Until the human element can be totally removed, there will always be a certain amount of risk that will never go away. Again, the PCI SSC and card brands seem to not want to acknowledge the failings of the human element and appear to believe that technology is the savior based on the focus of the PCI standards. However time and again, every security professional has seen very sophisticated security technologies circumvented by human error or just plain apathy towards security (i.e., “it always happens to someone else, not my organization” or “we’re too small to be a target”).
Until the PCI SSC and the card brands drop the “holier than thou” attitude toward the PCI standards and stop the public pillory of organizations that have been breached, there will continue to be editorial commentary regarding the pointlessness of the standards and ever more serious push back to complying with the standards.
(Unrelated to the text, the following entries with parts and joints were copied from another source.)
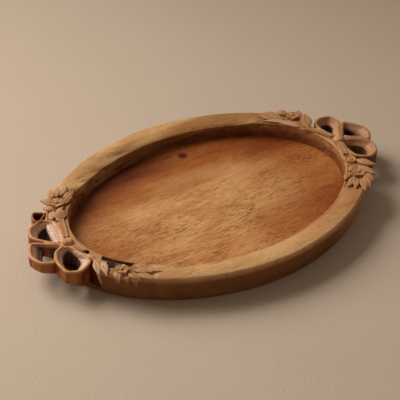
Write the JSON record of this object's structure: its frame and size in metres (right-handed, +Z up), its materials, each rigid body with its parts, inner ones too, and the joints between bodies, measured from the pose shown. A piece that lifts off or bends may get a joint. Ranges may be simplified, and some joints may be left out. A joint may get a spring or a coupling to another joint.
{
  "type": "carved tray",
  "caption": "Oval carved wooden tray with a low broad rim round a shallow well, a pierced ribbon bow at each end, and ribbon tails and leaf sprays carved along the rim.",
  "frame": {"origin": "on the table under the middle of the tray's overall box", "axes": "+X along the tray's length to the right-hand bow, +Y to the back of the tray, +Z up"},
  "size_m": [0.4341, 0.272, 0.0351],
  "materials": {
    "rim_wood": "oiled, rubbed smooth",
    "end_wood": "carved, lightly oiled",
    "bow_wood": "carved, lightly oiled",
    "floor_wood": "planed open grain, oiled",
    "dowel_wood": "bare, glued in"
  },
  "bodies": {
    "root": {"rim_front_rail": "rim_wood", "rim_back_rail": "rim_wood", "end_block_left": "end_wood", "end_block_right": "end_wood", "bow_left": "bow_wood", "bow_right": "bow_wood", "floor_board_front": "floor_wood", "floor_board_middle": "floor_wood", "floor_board_back": "floor_wood", "rim_dowel_right_back_lower": "dowel_wood", "rim_dowel_right_back_upper": "dowel_wood", "rim_dowel_left_back_lower": "dowel_wood", "rim_dowel_left_back_upper": "dowel_wood", "rim_dowel_left_front_lower": "dowel_wood", "rim_dowel_left_front_upper": "dowel_wood", "rim_dowel_right_front_lower": "dowel_wood", "rim_dowel_right_front_upper": "dowel_wood", "bow_dowel_left_lower": "dowel_wood", "bow_dowel_left_upper": "dowel_wood", "bow_dowel_right_lower": "dowel_wood", "bow_dowel_right_upper": "dowel_wood"}
  },
  "joints": []
}
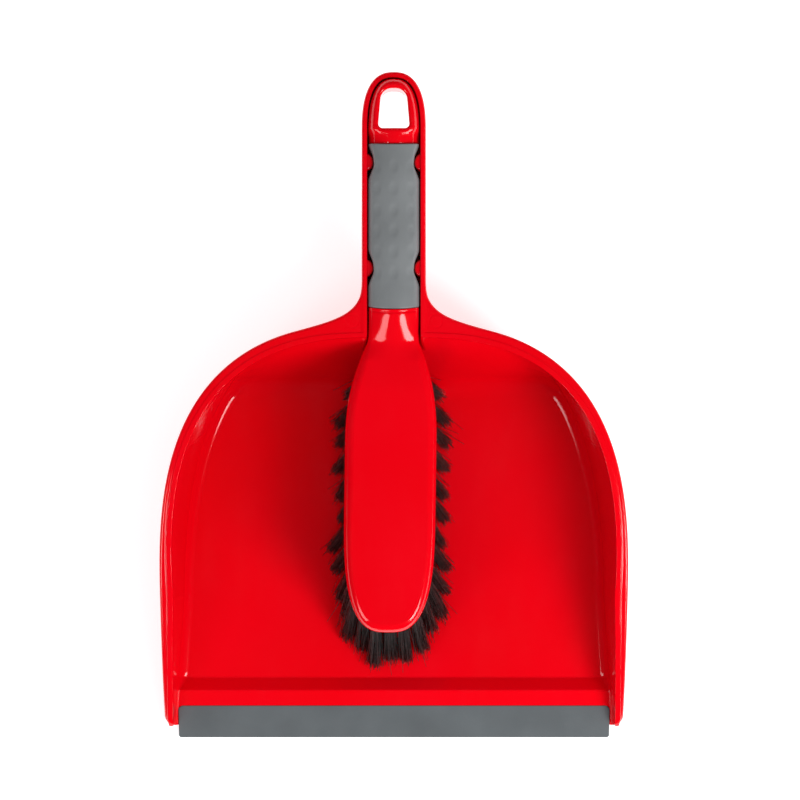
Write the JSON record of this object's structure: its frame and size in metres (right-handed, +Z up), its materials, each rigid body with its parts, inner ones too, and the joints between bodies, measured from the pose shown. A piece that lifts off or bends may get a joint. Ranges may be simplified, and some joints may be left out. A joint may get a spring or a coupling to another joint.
{
  "type": "dustpan and brush",
  "caption": "Wide dustpan with a soft front lip, a raised crest behind it and a channel-shaped handle that holds a tufted hand brush with a soft grip and a hang hole.",
  "frame": {"origin": "bottom centre of the whole set's bounding box: the pan's flat underside is z = 0, halfway from the lip's edge to the handle's end, on the left-right centre plane", "axes": "+Y from the soft lip towards the handle's end, +Z up, +X to the right when looking along +Y"},
  "size_m": [0.237, 0.339, 0.0644],
  "materials": {
    "red_plastic": "glossy moulded plastic",
    "grey_tpr": "satin soft-touch",
    "bristle": "fine synthetic filaments",
    "anchor_wire": "flattened wire"
  },
  "bodies": {
    "dustpan": {"pan_body": "red_plastic", "soft_lip": "grey_tpr"},
    "brush": {"brush_body": "red_plastic", "grip_sleeve": "grey_tpr", "tufts_row_1": "bristle", "tufts_row_2": "bristle", "tufts_row_3": "bristle", "tufts_row_4": "bristle", "tufts_row_5": "bristle", "tufts_row_6": "bristle", "tufts_row_7": "bristle", "tufts_row_8": "bristle", "tufts_row_9": "bristle", "tufts_toe_outer": "bristle", "tufts_toe_inner": "bristle", "anchors_row_1": "anchor_wire", "anchors_row_2": "anchor_wire", "anchors_row_3": "anchor_wire", "anchors_row_4": "anchor_wire", "anchors_row_5": "anchor_wire", "anchors_row_6": "anchor_wire", "anchors_row_7": "anchor_wire", "anchors_row_8": "anchor_wire", "anchors_row_9": "anchor_wire", "anchors_toe_outer": "anchor_wire", "anchors_toe_inner": "anchor_wire"}
  },
  "joints": [
    {"name": "brush_lift", "type": "slide", "parent": "dustpan", "child": "brush", "axis": [0, 0, 1], "range_m": [0, 0.12]}
  ]
}
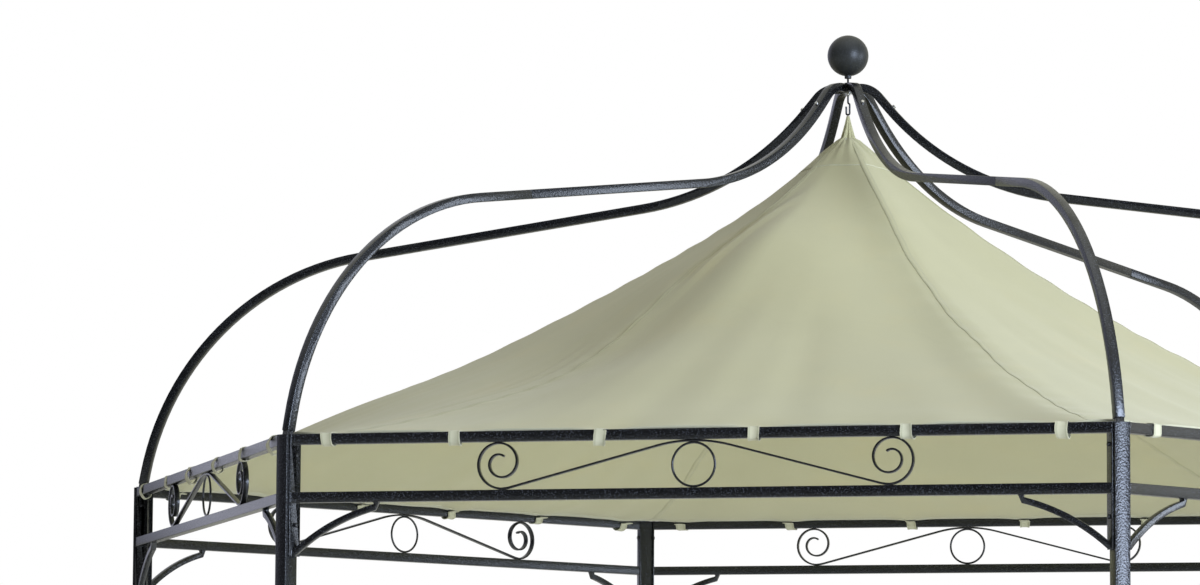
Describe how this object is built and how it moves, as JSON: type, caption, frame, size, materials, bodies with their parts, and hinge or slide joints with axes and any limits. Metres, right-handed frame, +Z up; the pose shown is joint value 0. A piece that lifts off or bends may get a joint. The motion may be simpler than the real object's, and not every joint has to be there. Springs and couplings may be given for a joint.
{
  "type": "garden gazebo",
  "caption": "Hexagonal steel garden gazebo with scrollwork side rails, curved crown ribs under a ball finial and a hung fabric canopy.",
  "frame": {"origin": "on the gazebo's centre axis at ground level, under the six foot plates", "axes": "+Z up along the centre axis; the front side faces -Y, with a post on the +X axis and one on the -X axis"},
  "size_m": [3.568, 3.14, 3.1396],
  "materials": {
    "frame_coat": "anthracite hammered powder coat",
    "scroll_coat": "near-black satin powder coat",
    "ball_coat": "satin dark grey coat",
    "zinc": "zinc plated",
    "canopy_cloth": "woven sage-beige polyester"
  },
  "bodies": {
    "root": {"post_right": "frame_coat", "post_back_right": "frame_coat", "post_back_left": "frame_coat", "post_left": "frame_coat", "post_front_left": "frame_coat", "post_front_right": "frame_coat", "side_frame_back_right": "frame_coat", "side_frame_back": "frame_coat", "side_frame_back_left": "frame_coat", "side_frame_front_left": "frame_coat", "side_frame_front": "frame_coat", "side_frame_front_right": "frame_coat", "scrollwork_back_right": "scroll_coat", "scrollwork_back": "scroll_coat", "scrollwork_back_left": "scroll_coat", "scrollwork_front_left": "scroll_coat", "scrollwork_front": "scroll_coat", "scrollwork_front_right": "scroll_coat", "lower_rib_right": "frame_coat", "lower_rib_back_right": "frame_coat", "lower_rib_back_left": "frame_coat", "lower_rib_left": "frame_coat", "lower_rib_front_left": "frame_coat", "lower_rib_front_right": "frame_coat", "upper_rib_right": "frame_coat", "upper_rib_back_right": "frame_coat", "upper_rib_back_left": "frame_coat", "upper_rib_left": "frame_coat", "upper_rib_front_left": "frame_coat", "upper_rib_front_right": "frame_coat", "crown_hub": "frame_coat", "ball_finial": "ball_coat", "crown_nut": "zinc", "canopy_hook": "scroll_coat", "canopy_point": "canopy_cloth", "canopy_panel_back_right": "canopy_cloth", "canopy_panel_back": "canopy_cloth", "canopy_panel_back_left": "canopy_cloth", "canopy_panel_front_left": "canopy_cloth", "canopy_panel_front": "canopy_cloth", "canopy_panel_front_right": "canopy_cloth", "rail_loops_back_right": "canopy_cloth", "rail_loops_back": "canopy_cloth", "rail_loops_back_left": "canopy_cloth", "rail_loops_front_left": "canopy_cloth", "rail_loops_front": "canopy_cloth", "rail_loops_front_right": "canopy_cloth"}
  },
  "joints": []
}
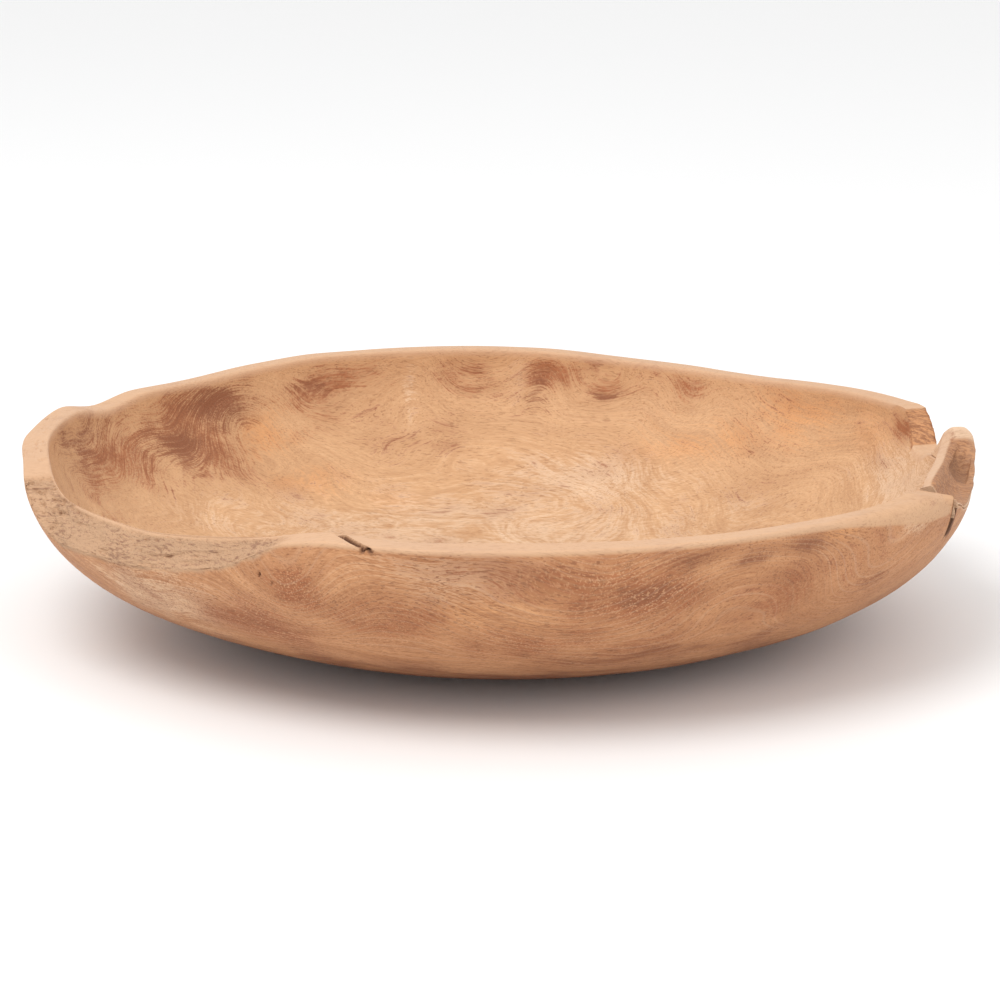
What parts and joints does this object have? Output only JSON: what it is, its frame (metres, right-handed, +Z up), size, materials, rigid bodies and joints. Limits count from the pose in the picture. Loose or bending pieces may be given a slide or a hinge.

These are the reasons why the PCI SSC and the card brands will be the ones that will kill the PCI standards. At the moment, they are so far removed from the process; they do not understand how complicated and expensive the process has become which is why merchants and service providers are complaining about the ever increasing costs and effort related to the PCI assessment process.
The PCI SSC and card brands also seem to have forgotten that QSACs have to make money doing these assessments and, when you pile on clarifications and edicts that do nothing to streamline and simplify the process; you are only driving the costs of the process higher. And higher costs only make merchants and service providers, who are on thin margins to being with, even more incentivized to use the much lower cost QSACs, driving the diligent QSACs out of the market, thus increasing the likelihood of breaches.
Again, it is not that I want the PCI standards to go away as I think they have brought a real benefit. However, if these issues are not addressed, the PCI standards will end up going away. I fear that, with them gone, there will be no carrot to ensure the security of cardholder information and we will end up back where we were before the PCI standards existed.